Emulating the last two in software is possible (and seems to be supported by Rosetta 2 for Linux), but can be rather expensive. Most software won’t notice if you get these wrong, but some software will. The Apple M1 has an undocumented extension that, when enabled, ensures instructions like ADDS, SUBS and CMP compute PF and AF and store them as bits 26 and 27 of NZCV respectively, providing accurate emulation with no performance penalty.
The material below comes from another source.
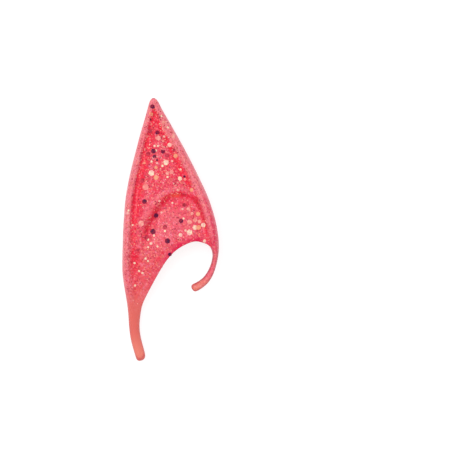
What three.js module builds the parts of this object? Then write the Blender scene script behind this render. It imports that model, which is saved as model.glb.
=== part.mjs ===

Intrigued by mention of this “secret extension,” I reached out to the author and asked if he could expand on what Apple has done here. And, he obliged. As he explained in his multi-part Mastodon response:

So, both the “adjust flag” (AF) and the “parity flag” (PF) come from the 8080-family CPUs from the 1970s. Today they’re almost completely unused. The parity flag is set if, in the last eight bits of the result, the number of set-bits is odd. Otherwise, it’s cleared. The adjust flag is set if there’s a “carry out” from the low four-bits of the addition (and otherwise cleared). This was used for binary-coded decimal – that flag would indicate a carry from one 4-bit digit to the next.

Both these flags are computed on every ADD or SUB instruction (extremely often), and 64-bit ARM has no such functionality. For example, to compute the parity flag on ARM, a subtraction turns into something like:

subs w4, w4, w5
dup v24.16b, w4
cnt v23.16b, v24.16b
umov w22, v24.b[0]
and w22, w22, #1

That’s a lot of work for one subtraction (5x as many instructions), and that’s not all of it – we didn’t compute AF.

But it’s not really a lot of work for Intel – in every x86 CPU, they just build some logic that computes both AF and PF at the same time as doing the subtraction. So, since Apple design their own CPUs, they decided to also build this logic. When running Rosetta 2, the CPU is configured to enable this functionality (since it’d break the ARM specification to have it enabled all the time). With that set Rosetta 2 does:

subs w4, w4, w5

And both flags are computed for it by the hardware.

Rosetta 2 can also run in Linux VMs on Apple Silicon. In a VM, it isn’t able to configured the host CPU, so it can’t use this functionality. There are two other options. Either, you can skip computing the flags, because they’re mostly useless and most software won’t care. Or you can compute them the long way shown above. Rosetta 2 chooses the second option, and this mostly works out fine, because they have an “unused flags” optimisation that avoids the computation a lot of the time.

This fascinated me. While few modern applications likely read these AF and PF bits, Apple — who make their own CPUs and can control the entire process — put in place a hardware step to increase performance when running translated x64 code on their own processors. I love it. Apple’s move here demonstrates the benefits of their position in controlling all aspects of the systems. A generic Snapdragon ARM SoC, say, would deliver notably less performance in this specific scenario — getting non-native apps running solid and fast during this transition period — that is critically important to Mac users.

I relish such minor details as this in the engineering of next generation hardware and wanted to share them with readers who might find a similar appreciation. It puts me in mind of some of the very use-case-specific innovations needed by Microsoft — but not Sony (and vice versa) — in the fascinating tale of the joint creation of the common PowerPC core used in the Sony PS3 and the Xbox 360 as told in Shippy & Phipps’ excellent book, The Race for a New Game Machine: Creating the Chips Inside the XBox 360 and the Playstation 3.

Dougall Johnson, who provided this insight into the M1 and family, is driving an effort to reverse engineer and document the Apple G13 GPU architecture (used by the M1) as well as to document the Apple Firestorm/Icestorm CPU microarchitecture. His work towards these ends can be found on GitHub at these respective links: Apple GPU, Apple CPU.